You know, I've been trying to be good and neither feed nor bait you, BOB, but Gary's recent success in getting you to post at least a few links raises my hopes to the level of folly.

What translation, pray tell, of the Qur'an are you using? It's not a credible one. I say this knowing in the fullness of my heart that it's not seeking to be, and in fact strongly subordinates credibility and accuracy to inflammatory phrasing and succinctness. I shall optimistically point out to you that succinctness is not, perforce, a virtue in translations. And when succinctness extends to the point of willfully distorting what is being translated in the service of the ideology of the translator...

"They [hypocrites who had professed Islam, as made clear in the preceding text] would love to see you deny the truth even as they have denied it, so that you should be like them. Do not, therefore, take them for your allies until they forsake the domain of evil for the sake of God; and if they revert to (open) enmity, seize them and slay them wherever you find may them. And do not take any of them for your ally or giver of succor" - 4:89 (Muhammad Asad translation, 2003 ed.)

"They [hypocrites who had professed Islam, as made clear in the preceding text] but wish that ye should reject Faith, as they do, and thus be on the same footing (as they): so take not friends from their ranks until they flee in the way of Allah (from what is forbidden). But if they turn renegades, seize them and slay them wherever ye find them; and (in any case) take no friends or helpers from their ranks" - 4:89 (A. Yusuf Ali translation, from a 1990 Saudi printing)

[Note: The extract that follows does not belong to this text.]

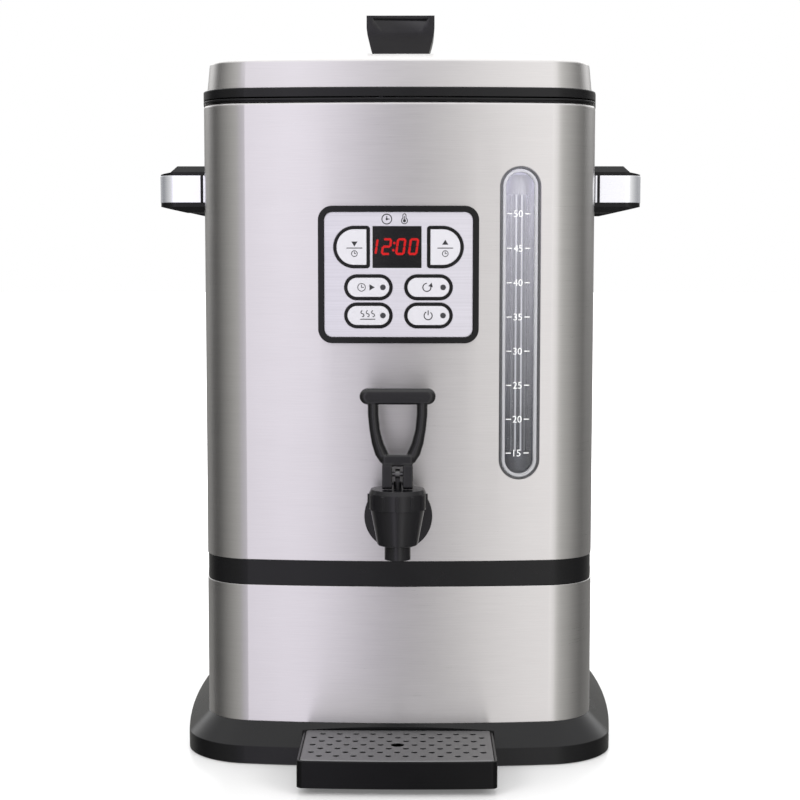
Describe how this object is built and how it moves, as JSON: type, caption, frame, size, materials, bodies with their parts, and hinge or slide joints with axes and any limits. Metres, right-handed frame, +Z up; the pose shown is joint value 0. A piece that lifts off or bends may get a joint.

Neither of these translations bear a strong resemblance to what you cite. Now, I'll admit that the second translation is not one I cleave strongly to, given its history and politics (and on some petty aesthetic points like its disagreeable insistence on not translating God into English, which apparently was an innovation not present in its first edition), and that its annotations are met with Saudi approval (I've read insinuations that they may be altered in Saudi printings to be more to Saudi orthodoxy... tho' the translation that the House of Saud currently distributes is noted as far worse). And by contrast, the former is one that is banned by the Saudi government, but is generally acknowledged as one of the better ones extant. I chose these two translations not for some special significance of contrast (though they do in fact provide one, which would be more evident given greater context or even the annotations), but simply because those are the two translations I possess. But again, neither bear more than superficial resemblance to your truncated "translation"... which is from where, exactly? I really would like to know.


*ping*

obsidian wings gets today's "fractured fairy tales" award for delightfully clever post title.

i can't think of a single nice thing to say about the bizarre and obtuse "rule change" and i'll spare you my vitriolic speculations. imagine them in your spare time.